• Data provided:
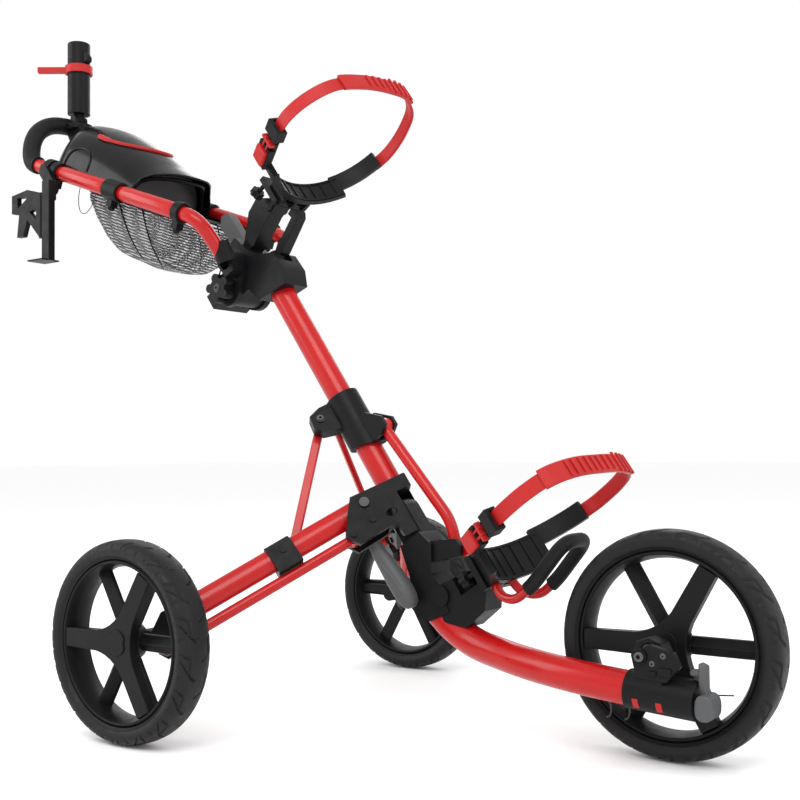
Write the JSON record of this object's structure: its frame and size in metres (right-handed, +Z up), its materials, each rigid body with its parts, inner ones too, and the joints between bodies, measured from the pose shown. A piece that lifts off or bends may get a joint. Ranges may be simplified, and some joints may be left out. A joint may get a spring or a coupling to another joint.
{
  "type": "golf push trolley",
  "caption": "Folding golf push trolley with bag cradles and straps, an adjustable handle, a lidded console, a net basket, an umbrella tube and a cup holder.",
  "frame": {"origin": "middle of the trolley's box at ground level, with the trolley unfolded on its wheels", "axes": "+X forward to the single front wheel, +Y to the trolley's left, +Z up"},
  "size_m": [1.4464, 0.762, 1.234],
  "materials": {
    "red_paint": "gloss red powder coat",
    "black_plastic": "fine-grained satin black",
    "gloss_black": "smooth semi-gloss black",
    "grey_plastic": "satin grey",
    "red_rubber": "soft matt red",
    "tyre_rubber": "matt dark grey tread",
    "foam": "closed-cell foam",
    "steel": "zinc-plated",
    "net": "woven mesh"
  },
  "bodies": {
    "frame": {"mast_tube": "red_paint", "hub_block": "black_plastic", "upper_bracket": "black_plastic", "fold_hinge_bolt": "steel", "right_leg_bolt": "steel", "left_leg_bolt": "steel", "handle_pin": "steel"},
    "boom": {"boom_casting": "black_plastic", "boom_tube": "red_paint", "nose_sleeve": "black_plastic", "axle_bracket": "black_plastic", "front_axle": "steel", "lower_saddle": "black_plastic", "lower_buckle": "black_plastic", "lower_strap": "red_rubber", "u_bar": "red_paint", "u_bar_grip": "foam"},
    "front_wheel": {"front_tyre": "tyre_rubber", "front_rim": "black_plastic"},
    "latch": {"latch_lever": "grey_plastic"},
    "nose_clip": {"nose_lever": "grey_plastic"},
    "lower_clamp_knob": {"lower_knob": "black_plastic"},
    "lower_release": {"lower_button": "red_rubber"},
    "collar": {"collar_sleeve": "black_plastic"},
    "push_rod": {"front_rod": "red_paint"},
    "handle": {"handle_head": "black_plastic", "right_handle_tube": "red_paint", "left_handle_tube": "red_paint", "handle_grip": "foam", "console_shell": "gloss_black", "net_basket": "net", "umbrella_socket": "black_plastic", "cup_clamp": "black_plastic"},
    "lid": {"console_lid": "gloss_black"},
    "umbrella_holder": {"umbrella_tube": "black_plastic"},
    "umbrella_lever": {"umbrella_clamp": "red_rubber"},
    "cup_arm": {"cup_spine": "black_plastic"},
    "cup_jaw": {"cup_wing": "black_plastic"},
    "height_lock": {"height_knob": "black_plastic"},
    "catch": {"release_catch": "grey_plastic"},
    "upper_lever": {"fold_lever": "black_plastic"},
    "upper_cradle": {"upper_saddle": "black_plastic", "upper_buckle": "black_plastic", "upper_strap": "red_rubber"},
    "upper_clamp_knob": {"upper_knob": "black_plastic"},
    "upper_release": {"upper_button": "red_rubber"},
    "right_strut_link": {"right_strut": "red_paint"},
    "right_leg": {"right_leg_tube": "red_paint", "right_leg_clamp": "black_plastic"},
    "right_rod_link": {"right_lower_rod": "red_paint"},
    "right_carrier": {"right_axle_carrier": "black_plastic"},
    "right_wheel": {"right_rear_tyre": "tyre_rubber", "right_rear_rim": "black_plastic"},
    "left_strut_link": {"left_strut": "red_paint"},
    "left_leg": {"left_leg_tube": "red_paint", "left_leg_clamp": "black_plastic"},
    "left_rod_link": {"left_lower_rod": "red_paint"},
    "left_carrier": {"left_axle_carrier": "black_plastic"},
    "left_wheel": {"left_rear_tyre": "tyre_rubber", "left_rear_rim": "black_plastic"}
  },
  "joints": [
    {"name": "boom_fold", "type": "hinge", "parent": "frame", "child": "boom", "pos_m": [0.13145, 0, 0.32174], "axis": [0, -1, 0], "range_deg": [0, 60]},
    {"name": "collar_slide", "type": "slide", "parent": "frame", "child": "collar", "axis": [-0.565, 0, 0.8251], "range_m": [0, 0.084]},
    {"name": "push_rod_swing", "type": "hinge", "parent": "collar", "child": "push_rod", "pos_m": [0.09122, 0, 0.4566], "axis": [0, -1, 0], "range_deg": [0, 15.3]},
    {"name": "right_leg_swing", "type": "hinge", "parent": "frame", "child": "right_leg", "pos_m": [0.08134, -0.04075, 0.32694], "axis": [-0.6005, 0.6858, -0.4112], "range_deg": [0, 34.2]},
    {"name": "right_rod_swing", "type": "hinge", "parent": "frame", "child": "right_rod_link", "pos_m": [0.08232, -0.06841, 0.27938], "axis": [-0.6005, 0.6858, -0.4112], "range_deg": [0, 34.2]},
    {"name": "right_strut_swing", "type": "hinge", "parent": "collar", "child": "right_strut_link", "pos_m": [-0.02226, -0.02027, 0.45526], "axis": [-0.6005, 0.6858, -0.4112], "range_deg": [-5.7, 0]},
    {"name": "right_carrier_swing", "type": "hinge", "parent": "right_leg", "child": "right_carrier", "pos_m": [-0.08226, -0.27398, 0.17686], "axis": [-0.6005, 0.6858, -0.4112], "range_deg": [-34.2, 0]},
    {"name": "right_wheel_spin", "type": "hinge", "parent": "right_carrier", "child": "right_wheel", "pos_m": [-0.1078, -0.353, 0.146], "axis": [0, 1, 0], "continuous": true},
    {"name": "left_leg_swing", "type": "hinge", "parent": "frame", "child": "left_leg", "pos_m": [0.08134, 0.04075, 0.32694], "axis": [0.6005, 0.6858, 0.4112], "range_deg": [0, 34.2]},
    {"name": "left_rod_swing", "type": "hinge", "parent": "frame", "child": "left_rod_link", "pos_m": [0.08232, 0.06841, 0.27938], "axis": [0.6005, 0.6858, 0.4112], "range_deg": [0, 34.2]},
    {"name": "left_strut_swing", "type": "hinge", "parent": "collar", "child": "left_strut_link", "pos_m": [-0.02226, 0.02027, 0.45526], "axis": [0.6005, 0.6858, 0.4112], "range_deg": [-5.7, 0]},
    {"name": "left_carrier_swing", "type": "hinge", "parent": "left_leg", "child": "left_carrier", "pos_m": [-0.08226, 0.27398, 0.17686], "axis": [0.6005, 0.6858, 0.4112], "range_deg": [-34.2, 0]},
    {"name": "left_wheel_spin", "type": "hinge", "parent": "left_carrier", "child": "left_wheel", "pos_m": [-0.1078, 0.353, 0.146], "axis": [0, 1, 0], "continuous": true},
    {"name": "front_wheel_spin", "type": "hinge", "parent": "boom", "child": "front_wheel", "pos_m": [0.5692, 0, 0.154], "axis": [0, 1, 0], "continuous": true},
    {"name": "latch_turn", "type": "hinge", "parent": "boom", "child": "latch", "pos_m": [0.17024, -0.044, 0.19075], "axis": [0, 1, 0], "range_deg": [-35, 0]},
    {"name": "nose_clip_turn", "type": "hinge", "parent": "boom", "child": "nose_clip", "pos_m": [0.6342, -0.065, 0.128], "axis": [0, -1, 0], "range_deg": [0, 15]},
    {"name": "lower_knob_turn", "type": "hinge", "parent": "boom", "child": "lower_clamp_knob", "pos_m": [0.26136, -0.027, 0.22406], "axis": [0.8251, 0, 0.565], "range_deg": [-180, 180]},
    {"name": "handle_angle", "type": "hinge", "parent": "frame", "child": "handle", "pos_m": [-0.21049, 0, 0.69723], "axis": [0, -1, 0], "range_deg": [-5, 75]},
    {"name": "height_knob_turn", "type": "hinge", "parent": "handle", "child": "height_lock", "pos_m": [-0.21049, -0.055, 0.69723], "axis": [0, 1, 0], "range_deg": [-180, 180]},
    {"name": "release_catch_turn", "type": "hinge", "parent": "frame", "child": "catch", "pos_m": [-0.21873, 0.018, 0.78006], "axis": [0, -1, 0], "range_deg": [0, 12]},
    {"name": "upper_lever_turn", "type": "hinge", "parent": "frame", "child": "upper_lever", "pos_m": [-0.11942, 0, 0.75716], "axis": [0, 1, 0], "range_deg": [0, 12]},
    {"name": "upper_cradle_tilt", "type": "hinge", "parent": "frame", "child": "upper_cradle", "pos_m": [-0.13343, 0, 0.83604], "axis": [0, -1, 0], "range_deg": [0, 25]},
    {"name": "upper_knob_turn", "type": "hinge", "parent": "upper_cradle", "child": "upper_clamp_knob", "pos_m": [-0.14534, -0.034, 0.85697], "axis": [0.8251, 0, 0.565], "range_deg": [-180, 180]},
    {"name": "console_lid_open", "type": "hinge", "parent": "handle", "child": "lid", "pos_m": [-0.58339, 0, 1.05408], "axis": [0, -1, 0], "range_deg": [0, 75]},
    {"name": "umbrella_tilt", "type": "hinge", "parent": "handle", "child": "umbrella_holder", "pos_m": [-0.6548, 0, 1.08], "axis": [0, 1, 0], "range_deg": [-8, 30]},
    {"name": "umbrella_lever_turn", "type": "hinge", "parent": "umbrella_holder", "child": "umbrella_lever", "pos_m": [-0.6548, 0, 1.18], "axis": [0, 0, 1], "range_deg": [0, 60]},
    {"name": "cup_arm_tilt", "type": "hinge", "parent": "handle", "child": "cup_arm", "pos_m": [-0.5538, -0.146, 0.902], "axis": [0, -1, 0], "range_deg": [-20, 60]},
    {"name": "cup_jaw_turn", "type": "hinge", "parent": "cup_arm", "child": "cup_jaw", "pos_m": [-0.5708, -0.152, 0.86], "axis": [0, 0, 1], "range_deg": [0, 75]},
    {"name": "lower_button_press", "type": "slide", "parent": "boom", "child": "lower_release", "axis": [0.3924, 0.8797, 0.2687], "range_m": [0, 0.0025], "stiffness_N_per_m": 300, "springref_m": -0.001},
    {"name": "upper_button_press", "type": "slide", "parent": "upper_cradle", "child": "upper_release", "axis": [0.3445, 0.9087, 0.2359], "range_m": [0, 0.0025], "stiffness_N_per_m": 300, "springref_m": -0.001}
  ],
  "couplings": [
    {"joint": "collar_slide", "follows": "boom_fold", "m_per_rad": 0.08009},
    {"joint": "push_rod_swing", "follows": "boom_fold", "ratio": 0.25346},
    {"joint": "right_leg_swing", "follows": "boom_fold", "ratio": 0.56752},
    {"joint": "right_rod_swing", "follows": "boom_fold", "ratio": 0.56752},
    {"joint": "right_strut_swing", "follows": "boom_fold", "ratio": -0.09299},
    {"joint": "right_carrier_swing", "follows": "boom_fold", "ratio": -0.56752},
    {"joint": "left_leg_swing", "follows": "boom_fold", "ratio": 0.56752},
    {"joint": "left_rod_swing", "follows": "boom_fold", "ratio": 0.56752},
    {"joint": "left_strut_swing", "follows": "boom_fold", "ratio": -0.09299},
    {"joint": "left_carrier_swing", "follows": "boom_fold", "ratio": -0.56752}
  ]
}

• Aim:
Pick out the lines containing the string "bodies".

• The reply:
Write the JSON record of this object's structure: its frame and size in metres (right-handed, +Z up), its materials, each rigid body with its parts, inner ones too, and the joints between bodies, measured from the pose shown. A piece that lifts off or bends may get a joint. Ranges may be simplified, and some joints may be left out. A joint may get a spring or a coupling to another joint.
  "bodies": {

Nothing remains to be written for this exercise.